By Flintshire & Wrexham PSB

4 Feb 2026

Community

Hope, Identity and Expression: Community Narratives from Flintshire and Wrexham

In Flintshire and Wrexham, the Co-producing Community Narratives project worked with groups whose voices are often underrepresented in traditional engagement: vulnerable young people and migrant communities. Through creative, trauma-aware practice, participants were supported to express lived experience, concern and hope in ways that felt safe and meaningful to them.

Rather than seeking tidy narratives, the project made space for complexity, emotion and contradiction, recognising that connection to place is shaped by much more than geography alone.

Creativity as a safe space for expression

In Yr Wyddgrug, sessions were delivered with an established drama group for non-school-attending teenagers at Theatre Clwyd. Many participants were living with significant challenges, including trauma, social isolation and disengagement from formal education. Working within a trusted routine, sessions used storytelling, illustration, devised performance and short-form filmmaking to explore issues that mattered to the group. 
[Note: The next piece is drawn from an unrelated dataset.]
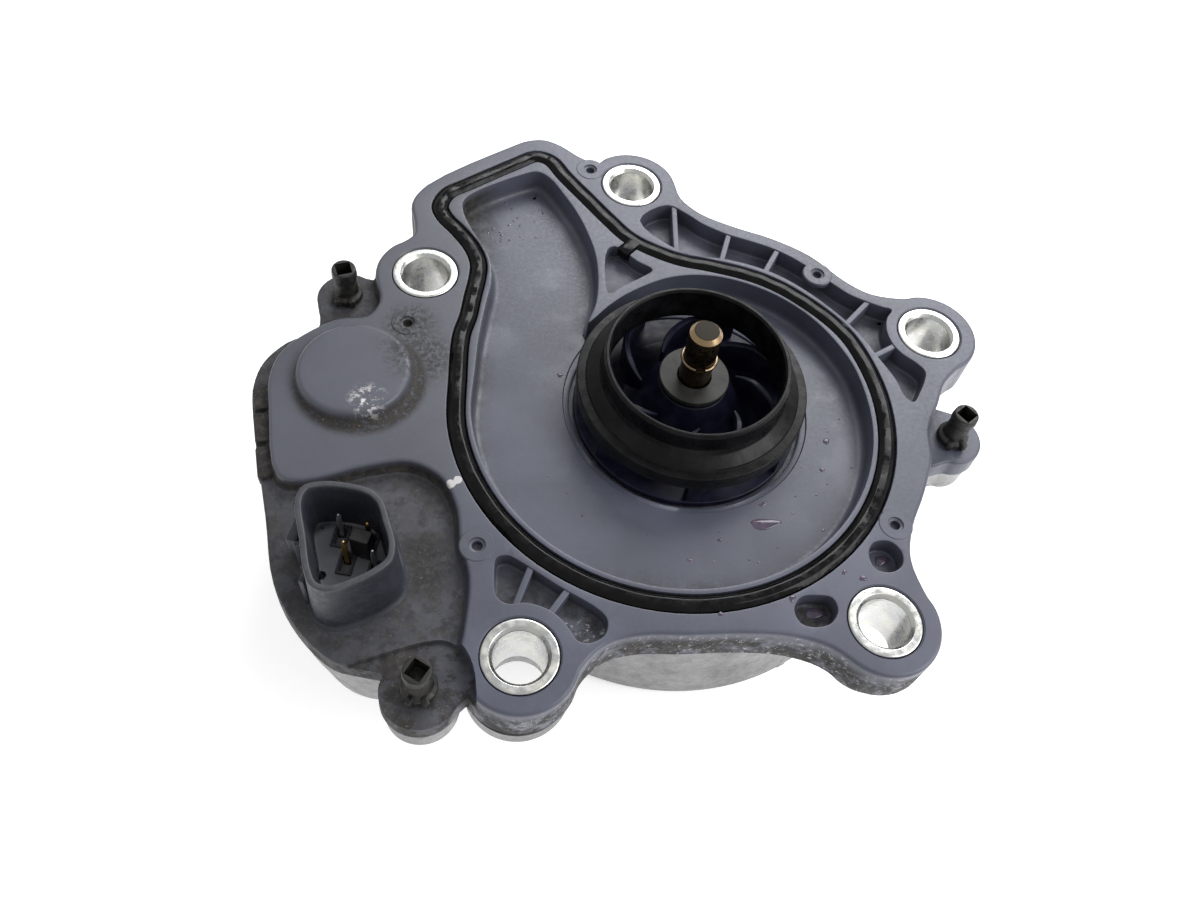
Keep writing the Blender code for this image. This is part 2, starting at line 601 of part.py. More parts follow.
def snap_ring():
    """Open round-wire ring in the shaft's groove."""
    curve = bpy.data.curves.new("snap_ring", "CURVE")
    curve.dimensions = "3D"
    curve.bevel_depth = 0.35 * MM
    curve.bevel_resolution = 2
    curve.use_fill_caps = True
    spline = curve.splines.new("POLY")
    points = arc((0, 0), SHAFT_RADIUS + 0.15, 255, -75, 15)
    spline.points.add(len(points) - 1)
    for point, (x, y) in zip(spline.points, points):
        point.co = (x * MM, y * MM, SNAP_RING_HEIGHT * MM, 1.0)
    ring_object = bpy.data.objects.new("snap_ring", curve)
    curve.materials.append(ground_steel)
    parts.objects.link(ring_object)
    return ring_object


def thrust_washers():
    return [ring("front_thrust_washer", WASHER_RADIUS, SHAFT_RADIUS + 0.2, WASHER_TOP - WASHER_THICK,
                 WASHER_TOP, washer_ceramic),
            ring("rear_thrust_washer", WASHER_RADIUS - 0.5, SHAFT_RADIUS + 0.2, 7.5, 8.4, washer_ceramic)]


def shroud_underside(radius):
    """Height of the impeller shroud's inner face over a radius in the vane passage."""
    reach = (radius - EYE_RADIUS) / (IMPELLER_RADIUS - EYE_RADIUS)
    return FACE + 4.2 - 3.6 * min(1.0, max(0.0, reach)) ** 0.7


def impeller_shroud():
    """Front ring of the impeller: an upright eye rim, a cone and a lip."""
    inner = [(radius, shroud_underside(radius)) for radius in (21.9, 20, 17.8, EYE_RADIUS)]
    return turned("impeller_shroud",
                  [(17.4, RIM_TOP), (17.5, RIM_TOP - 0.2), (17.5, FACE + 5.6), (18.3, FACE + 4.6),
                   (20.2, FACE + 3.4), (IMPELLER_RADIUS, FACE + 3.1), (IMPELLER_RADIUS, FACE + 0.8)]
                  + inner + [(EYE_RADIUS, RIM_TOP - 0.2), (EYE_RADIUS + 0.2, RIM_TOP)],
                  shroud_plastic, closed=True)


def vane(number):
    """One backward-curved vane: an upright strip along a spiral, thickened."""
    steps = 8
    start_angle = math.radians(20 + 360 / VANES * number)
    mesh = bpy.data.meshes.new(f"vane_{number}")
    shape = bmesh.new()
    bmesh.ops.create_grid(shape, x_segments=steps, y_segments=1, size=0.5)
    for vert in shape.verts:
        along = vert.co.x + 0.5
        radius = 9.5 + (IMPELLER_RADIUS - 0.8 - 9.5) * along
        angle = start_angle - math.radians(62) * along
        high = min(FACE + 1.2 + 0.45 * (radius - 9.5), shroud_underside(radius) - 2 * GAP)
        height = VOLUTE_FLOOR - 0.6 if vert.co.y < 0 else high
        vert.co = (radius * math.cos(angle) * MM, radius * math.sin(angle) * MM, height * MM)
    shape.to_mesh(mesh)
    shape.free()
    item = add_object(f"vane_{number}", mesh, None)
    solidify = item.modifiers.new("thickness", "SOLIDIFY")
    solidify.thickness = VANE_THICK * MM
    solidify.offset = 0.0
    return item


def impeller_hub():
    """Back plate, hub and the stem that carries the magnet, with the vanes."""
    bore = 5.7
    hub_top = WASHER_TOP - WASHER_THICK - 0.6
    hub = turned("impeller_hub",
                 [(6.5, hub_top), (7.6, FACE + 1.5), (9.5, FACE - 1.6), (12.5, FACE - 3.9), (16, FACE - 4.9),
                  (IMPELLER_RADIUS, VOLUTE_FLOOR), (IMPELLER_RADIUS, VOLUTE_FLOOR - 1.5),
                  (12, VOLUTE_FLOOR - 1.7), (8.0, VOLUTE_FLOOR - 3.5), (8.0, STACK_LOW), (bore, STACK_LOW),
                  (bore, hub_top)], hub_plastic, segments=36, closed=True)
    combine(hub, "UNION", [vane(number) for number in range(VANES)])
    return hub


def rotor():
    """Pieces that turn together about the Z axis."""
    hub = impeller_hub()
    return [hub, impeller_shroud(),
            ring("rotor_magnet", MAGNET_RADIUS, 10.5, STACK_LOW, STACK_HIGH, ferrite),
            ring("rotor_core", 10.2, 8.3, STACK_LOW, STACK_HIGH, lamination_steel, segments=40),
            ring("bearing_bush", 5.4, SHAFT_RADIUS + 0.06, 8.7, WASHER_TOP - WASHER_THICK - GAP, carbon,
                 segments=32)]


# ---------------------------------------------------------------- dry side: stator
def stator_core():
    """Ring of laminations with teeth; each tooth ends in a shoe round the rotor can."""
    outline = []
    tooth_half = 4.5
    for tooth in range(TEETH):
        middle = 90 - 360 / TEETH * tooth
        for side in (1, -1):
            root = math.degrees(math.asin(tooth_half / 35.5))
            neck = math.degrees(math.asin(tooth_half / 19.0))
            shoe = [arc((0, 0), 35.5, middle + 29, middle + root, 12),
                    [polar(19.0, middle + neck), polar(17.6, middle + 24)]]
            if side == 1:
                outline += shoe[0] + shoe[1]
                outline += arc((0, 0), ROTOR_CAN_RADIUS + 0.4, middle + 24, middle - 24, 12)
            else:
                outline += [polar(17.6, middle - 24), polar(19.0, middle - neck)]
                outline += arc((0, 0), 35.5, middle - root, middle - 29, 12)
    return prism("stator_core", [circle((0, 0), CAN_BORE - GAP, 64), outline], STACK_LOW, STACK_HIGH,
                 lamination_steel)


def stator_coils():
    """A winding round each tooth: a rounded rectangle with a hole, standing across the radius."""
    coils = []
    middle_height = (STACK_LOW + STACK_HIGH) / 2
    hole_x = 4.5 + GAP
    hole_y = (STACK_HIGH - STACK_LOW) / 2 + GAP
    wall = 3.2
    for tooth in range(TEETH):
        outer = rounded_rectangle(hole_x + wall, hole_y + wall, 2.5)
        inner = rounded_rectangle(hole_x, hole_y, 0.6)
        coil = prism(f"coil_{tooth + 1}", [outer, inner], -5.5, 5.5, copper)
        across = Matrix.Rotation(math.radians(90), 4, "X")
        out = Matrix.Translation((0, 28.0 * MM, middle_height * MM))
        coil.matrix_world = Matrix.Rotation(math.radians(-360 / TEETH * tooth), 4, "Z") @ out @ across
        coils.append(coil)
    return coils


# ---------------------------------------------------------------- dry side: driver board
def circuit_board():
    board = prism("circuit_board", bay_hollow_outline(0.8), BOARD_LOW, BOARD_TOP, circuit_green)
    holes = [disc(f"board_hole_{number}", 1.6, 0, FACE, centre=place, segments=16)
             for number, place in enumerate(BOARD_SCREWS, 1)]
    holes += [box(f"board_pin_hole_{number}", (x, y, BOARD_LOW), (PIN_WIDTH + 0.6, PIN_WIDTH + 0.6, 10))
              for number, (x, y) in enumerate(PINS, 1)]
    combine(board, "DIFFERENCE", holes)
    return board


def board_parts():
    base = BOARD_TOP + GAP
    pieces = [turned("filter_capacitor",
                     [(0, DOME_TOP - 2.2), (8.2, DOME_TOP - 2.2), (8.7, DOME_TOP - 2.8), (8.7, base),
                      (0, base)],
                     capacitor_sleeve, DOME_CENTRE, 36),
              ring("filter_choke", 5.0, 2.2, base, SPLIT - 0.8, ferrite, (-56.6, -18.5), 28),
              box("driver_chip", (-65.0, -25.5, base + 0.9), (7, 7, 1.8), part_black, 12)]
    for number, (x, y) in enumerate(((-61.0, -13.0), (-53.6, -6.0), (-61.5, -26.0)), 1):
        pieces.append(box(f"power_transistor_{number}", (x, y, BOARD_LOW - GAP - 1.2), (6.5, 9, 2.4),
                          part_black, 12))
    for number, place in enumerate(BOARD_SCREWS, 1):
        low = BAY_FLOOR + 2.5
        pieces.append(turned(f"board_screw_{number}",
                             [(0, base + 1.6), (1.8, base + 1.6), (2.6, base + 0.8), (2.6, base), (1.0, base),
                              (1.0, low), (0, low)], zinc_steel, place, 20))
    return pieces


def terminal_pins():
    finishes = (tin_plate, gold_plate, gold_plate, tin_plate)
    pins = []
    for number, ((x, y), finish) in enumerate(zip(PINS, finishes), 1):
        low = BOARD_LOW - 1.0
        pins.append(box(f"terminal_pin_{number}", (x, y, (low + PIN_TOP) / 2),
                        (PIN_WIDTH, PIN_WIDTH, PIN_TOP - low), finish))
    return pins


# ---------------------------------------------------------------- assembly
body_frame = empty("pump_body")
rotor_frame = empty("rotor_axis")
fixed = [front_housing(), rear_cover(), rotor_can(), shaft(), snap_ring(), stator_core(), circuit_board()]
fixed += bolt_sleeves() + cover_screws() + gaskets() + thrust_washers()
fixed += stator_coils() + board_parts() + terminal_pins()
for piece in fixed:
    piece.parent = body_frame
for piece in rotor():
    piece.parent = rotor_frame
for item, operation, tools in pending:
    add_boolean(item, operation, tools)
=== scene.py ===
import json
import math
import random

import bmesh
import bpy
import numpy as np
from mathutils import Matrix, Vector
from mathutils.geometry import delaunay_2d_cdt

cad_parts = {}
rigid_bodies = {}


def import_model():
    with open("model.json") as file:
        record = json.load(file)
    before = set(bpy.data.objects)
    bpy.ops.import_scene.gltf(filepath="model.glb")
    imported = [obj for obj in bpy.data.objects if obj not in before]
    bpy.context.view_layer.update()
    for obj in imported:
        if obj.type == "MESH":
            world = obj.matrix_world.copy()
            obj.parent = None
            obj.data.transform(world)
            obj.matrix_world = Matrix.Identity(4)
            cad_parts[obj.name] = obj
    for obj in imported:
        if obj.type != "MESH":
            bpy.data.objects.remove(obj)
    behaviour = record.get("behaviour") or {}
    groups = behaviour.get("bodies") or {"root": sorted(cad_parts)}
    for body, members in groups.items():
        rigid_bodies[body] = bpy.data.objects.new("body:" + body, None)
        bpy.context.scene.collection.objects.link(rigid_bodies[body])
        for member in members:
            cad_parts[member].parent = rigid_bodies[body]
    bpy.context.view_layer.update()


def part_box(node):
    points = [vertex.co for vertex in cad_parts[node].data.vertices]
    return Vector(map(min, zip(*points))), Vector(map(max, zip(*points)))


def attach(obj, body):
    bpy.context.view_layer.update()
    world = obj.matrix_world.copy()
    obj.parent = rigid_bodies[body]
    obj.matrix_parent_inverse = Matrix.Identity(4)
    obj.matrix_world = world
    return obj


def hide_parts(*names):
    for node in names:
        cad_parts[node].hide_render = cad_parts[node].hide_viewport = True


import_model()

MM = 0.001


def node_low(name):
    return [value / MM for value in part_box(name)[0]]


def node_high(name):
    return [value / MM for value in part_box(name)[1]]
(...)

Participants gravitated toward dark comedy, satire and surreal narratives, addressing themes such as violence, drugs, power and injustice. While their work focused less on the local area, it offered powerful insight into lived experience, shaped by social media, popular culture and global concerns. Creativity provided a way to communicate indirectly, allowing participants to retain control over how their stories were told.
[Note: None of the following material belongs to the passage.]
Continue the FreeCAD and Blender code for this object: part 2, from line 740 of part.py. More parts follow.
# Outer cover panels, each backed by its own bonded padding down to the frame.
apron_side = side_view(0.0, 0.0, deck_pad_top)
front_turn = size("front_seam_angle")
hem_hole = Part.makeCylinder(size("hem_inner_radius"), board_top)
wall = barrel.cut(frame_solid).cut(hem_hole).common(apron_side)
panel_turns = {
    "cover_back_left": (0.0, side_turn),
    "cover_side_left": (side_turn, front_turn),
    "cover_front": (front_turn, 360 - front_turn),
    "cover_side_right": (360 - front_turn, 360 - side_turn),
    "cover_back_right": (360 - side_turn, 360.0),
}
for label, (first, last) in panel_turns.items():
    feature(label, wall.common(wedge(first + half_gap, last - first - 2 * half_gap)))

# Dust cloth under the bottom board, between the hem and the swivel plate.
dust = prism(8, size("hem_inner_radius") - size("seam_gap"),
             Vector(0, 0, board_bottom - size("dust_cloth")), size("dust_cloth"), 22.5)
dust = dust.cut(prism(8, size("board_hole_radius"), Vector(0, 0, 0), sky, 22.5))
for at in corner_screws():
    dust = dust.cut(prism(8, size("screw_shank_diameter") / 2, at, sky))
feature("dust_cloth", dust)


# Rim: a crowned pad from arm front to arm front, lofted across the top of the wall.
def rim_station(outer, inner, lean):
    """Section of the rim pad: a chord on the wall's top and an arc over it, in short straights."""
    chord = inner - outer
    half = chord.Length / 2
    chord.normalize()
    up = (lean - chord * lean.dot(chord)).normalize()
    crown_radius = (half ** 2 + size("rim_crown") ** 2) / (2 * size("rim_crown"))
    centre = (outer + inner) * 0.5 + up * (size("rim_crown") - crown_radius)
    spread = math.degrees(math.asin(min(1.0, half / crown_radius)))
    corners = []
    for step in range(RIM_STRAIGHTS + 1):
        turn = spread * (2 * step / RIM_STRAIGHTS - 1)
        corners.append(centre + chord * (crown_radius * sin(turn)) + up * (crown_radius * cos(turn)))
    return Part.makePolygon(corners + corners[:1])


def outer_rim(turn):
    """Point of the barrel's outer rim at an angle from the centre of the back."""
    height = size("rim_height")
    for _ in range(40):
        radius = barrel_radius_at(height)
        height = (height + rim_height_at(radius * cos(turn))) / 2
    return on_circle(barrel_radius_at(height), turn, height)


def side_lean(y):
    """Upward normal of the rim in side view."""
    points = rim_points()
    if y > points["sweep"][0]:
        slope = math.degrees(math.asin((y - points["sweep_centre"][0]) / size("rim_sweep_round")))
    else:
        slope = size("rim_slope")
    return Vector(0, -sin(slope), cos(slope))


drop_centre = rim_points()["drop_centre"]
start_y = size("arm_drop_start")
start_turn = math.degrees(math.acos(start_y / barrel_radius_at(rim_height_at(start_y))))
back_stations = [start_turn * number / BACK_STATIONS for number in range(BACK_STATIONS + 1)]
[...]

Belonging, barriers and hope in Wrexham

In Wrexham, the project worked with the Bom Dia group, a Portuguese migrant community based at Tŷ Pawb. Supported by translation, participants created “Jars of Hope” using mixed media to represent their aspirations for themselves, their families and their wider community.

As participants made and shared their work, conversations emerged about the challenges of living in Wrexham, including language barriers, access to services, unreliable transport, racism and the cost-of-living crisis. Participants spoke with particular concern about children, education and poverty, alongside environmental issues such as littering, which they associated with a lack of civic pride.

Creativity, dignity and visibility

Despite these challenges, the creative outputs were filled with hope. Words such as love, equality, peace, health and opportunity featured strongly, reflecting a desire for inclusion and belonging. Across both Flintshire and Wrexham, the project showed how creative practice can provide dignity, visibility and voice — particularly for those navigating systems that often feel inaccessible or unwelcoming.